Depuis le début du conflit armé entre la Russie et l'Ukraine, un terme a fait beaucoup parler: «The Weaponisation of Finance», les flux monétaires comme arme dans les conflits géopolitiques. La guerre en Ukraine a marqué un point culminant à cet égard.
Peu après l'invasion russe, les pays du G7 se sont mis d'accord, sous la pression des Etats-Unis, pour geler les réserves de devises à portée de main de la banque centrale russe, qui s'élèvent à plus de 600 milliards de dollars. Certes, des actions similaires avaient déjà eu lieu auparavant, par exemple dans le cadre des sanctions économiques internationales contre l'Iran. Mais l'ampleur des mesures prises à l'encontre de la Russie a quasiment donné lieu à la création d'une nouvelle discipline de sanctions économiques.
Une déclaration de l'ancien secrétaire américain au Trésor Jack Lew, datant de 2016 et citée dans l'étude de Credit Suisse, replace parfaitement de tels régimes de sanctions dans le contexte mondial:
Un transfert de réserves de devises dans d'autres espaces monétaires pour des raisons politiques n'est certes pas encore prouvé. Mais les observateurs des marchés financiers ont constaté l'année dernière les achats d'or les plus élevés des banques centrales depuis 50 ans. Parmi les plus gros acheteurs connus figurent plusieurs pays qui se sont abstenus lors du vote de l'ONU sur la condamnation de la Russie en avril 2022.
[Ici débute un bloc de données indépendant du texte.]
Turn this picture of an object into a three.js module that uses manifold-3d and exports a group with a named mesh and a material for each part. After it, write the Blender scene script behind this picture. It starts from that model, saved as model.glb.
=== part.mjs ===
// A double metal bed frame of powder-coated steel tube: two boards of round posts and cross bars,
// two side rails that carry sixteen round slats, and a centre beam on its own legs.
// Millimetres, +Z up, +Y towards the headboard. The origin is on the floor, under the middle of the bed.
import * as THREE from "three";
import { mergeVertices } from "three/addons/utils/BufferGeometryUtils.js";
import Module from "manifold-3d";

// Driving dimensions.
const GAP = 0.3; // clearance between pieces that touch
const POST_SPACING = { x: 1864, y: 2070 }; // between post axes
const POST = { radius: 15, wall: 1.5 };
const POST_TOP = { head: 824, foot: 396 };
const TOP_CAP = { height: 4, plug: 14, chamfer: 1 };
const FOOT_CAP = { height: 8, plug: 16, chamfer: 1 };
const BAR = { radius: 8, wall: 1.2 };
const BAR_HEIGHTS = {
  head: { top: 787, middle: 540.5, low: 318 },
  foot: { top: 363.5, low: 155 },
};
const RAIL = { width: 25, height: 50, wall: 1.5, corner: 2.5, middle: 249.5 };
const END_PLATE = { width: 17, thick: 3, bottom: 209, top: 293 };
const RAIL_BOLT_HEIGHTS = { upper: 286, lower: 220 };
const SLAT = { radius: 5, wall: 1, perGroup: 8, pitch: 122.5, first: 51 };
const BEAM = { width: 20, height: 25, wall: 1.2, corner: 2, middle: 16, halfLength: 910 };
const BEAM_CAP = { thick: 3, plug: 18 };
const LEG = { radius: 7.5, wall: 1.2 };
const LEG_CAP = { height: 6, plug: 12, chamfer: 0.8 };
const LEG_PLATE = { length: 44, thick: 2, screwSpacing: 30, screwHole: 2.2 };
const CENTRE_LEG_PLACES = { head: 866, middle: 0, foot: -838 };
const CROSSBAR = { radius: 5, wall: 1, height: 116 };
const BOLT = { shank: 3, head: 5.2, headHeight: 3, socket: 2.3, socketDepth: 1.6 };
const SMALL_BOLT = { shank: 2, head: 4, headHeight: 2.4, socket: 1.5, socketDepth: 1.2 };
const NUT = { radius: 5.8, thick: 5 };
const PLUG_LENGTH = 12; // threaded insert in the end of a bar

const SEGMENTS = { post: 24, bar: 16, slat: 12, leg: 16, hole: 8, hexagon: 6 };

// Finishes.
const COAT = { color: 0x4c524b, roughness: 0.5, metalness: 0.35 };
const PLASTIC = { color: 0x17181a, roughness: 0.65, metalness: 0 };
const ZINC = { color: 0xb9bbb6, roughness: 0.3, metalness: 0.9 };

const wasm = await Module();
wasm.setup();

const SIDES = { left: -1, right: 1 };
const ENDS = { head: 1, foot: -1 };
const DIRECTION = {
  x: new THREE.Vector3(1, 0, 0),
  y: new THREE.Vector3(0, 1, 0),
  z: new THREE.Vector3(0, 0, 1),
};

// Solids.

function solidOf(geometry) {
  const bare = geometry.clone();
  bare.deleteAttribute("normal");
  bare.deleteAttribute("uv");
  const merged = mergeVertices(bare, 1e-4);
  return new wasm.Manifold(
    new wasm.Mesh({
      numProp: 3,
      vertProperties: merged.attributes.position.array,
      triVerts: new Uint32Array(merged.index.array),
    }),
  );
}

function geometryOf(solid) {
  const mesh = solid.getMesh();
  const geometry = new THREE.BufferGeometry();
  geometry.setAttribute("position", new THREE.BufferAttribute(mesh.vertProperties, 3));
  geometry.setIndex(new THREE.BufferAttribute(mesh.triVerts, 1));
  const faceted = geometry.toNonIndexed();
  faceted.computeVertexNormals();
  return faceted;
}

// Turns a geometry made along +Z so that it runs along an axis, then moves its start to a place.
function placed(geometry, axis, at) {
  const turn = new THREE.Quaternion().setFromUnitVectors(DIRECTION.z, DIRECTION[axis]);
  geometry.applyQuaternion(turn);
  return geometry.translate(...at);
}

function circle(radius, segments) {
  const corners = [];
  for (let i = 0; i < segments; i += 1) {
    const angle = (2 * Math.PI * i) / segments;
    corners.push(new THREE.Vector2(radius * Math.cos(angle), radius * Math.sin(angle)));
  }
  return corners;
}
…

Il semble toutefois indéniable que le contrôle des flux financiers internationaux a pris une importance politique sans précédent avec la guerre en Ukraine. Lors du Forum économique de Davos, la confiscation des biens des citoyens russes figurant sur les listes de sanctions internationales a été un thème majeur. La pression internationale est forte pour que tous les Etats participent à une telle action de confiscation, a déclaré le ministre suisse des Affaires étrangères Ignazio Cassis lors d'une interview.
La Suisse a bloqué des avoirs de personnes comme Viktor Vekselberg et d'autres oligarques pour un montant de 7,5 milliards de francs. Dans l'UE, les fonds bloqués s'élèvent à 17 milliards d'euros et en Grande-Bretagne à 18 milliards de livres. L'Ukraine souhaite que ces fonds soient confisqués afin qu'ils puissent être utilisés pour la reconstruction du pays après la guerre.
L'expropriation de ces biens reviendrait à briser un tabou fatal, prévient un représentant du secteur bancaire suisse qui souhaite garder l'anonymat. En effet, seules les fortunes dont il est prouvé qu'elles ont été acquises illégalement peuvent être légalement expropriées. Personne ne peut savoir dans quelle mesure cela s'applique aux avoirs des oligarques sanctionnés sans une procédure juridique propre. Les représentants du gouvernement suisse et les représentants de la place financière observent «ce jeu dangereux» avec un malaise croissant.
Il est évident que les banques craignent qu'une expropriation des avoirs de leurs clients pour des raisons politiques ne fasse fuir une grande partie de leur clientèle internationale. Des craintes similaires avaient déjà été exprimées en mars 1986, lorsque le gouvernement suisse s'était résolu pour la première fois à bloquer à titre préventif les avoirs détenus en Suisse par un président étranger déchu. Il s'agissait du dictateur philippin Ferdinand Marcos, qui avait ainsi été empêché de transférer plus de 600 millions de dollars vers son domicile de fuite à Hawaï.
Cela a marqué un «changement de paradigme» dans la manière dont la Suisse gère l'argent des potentats, constate l'observateur critique de la place financière et journaliste de longue date Balz Bruppacher dans son livre Die Schatzkammer der Diktatoren (NZZ Libro, 2020). Ce revirement est né d'un souci de soigner la bonne réputation du pays, après que la Suisse a été dénoncée par la presse mondiale comme un refuge, écrit Bruppacher.
L'expropriation de Marcos n'a toutefois été décidée qu'après une procédure juridique de plus de vingt ans, d'abord en Suisse puis aux Philippines. C'est ainsi que la Suisse a réussi à faire de la nécessité de l'époque de sauver la bonne réputation de sa place financière une vertu, selon Bruppacher qui cite une diplomate de haut rang au ministère des Affaires étrangères.
Un tel numéro d'équilibriste pourrait devenir plus difficile à l'avenir. «Plus les flux financiers seront transformés en arme et plus les blocs qui en résulteront seront nombreux, plus il sera difficile pour la Suisse et sa place financière de rester à l'écart», explique un représentant de banque pour expliquer son inquiétude.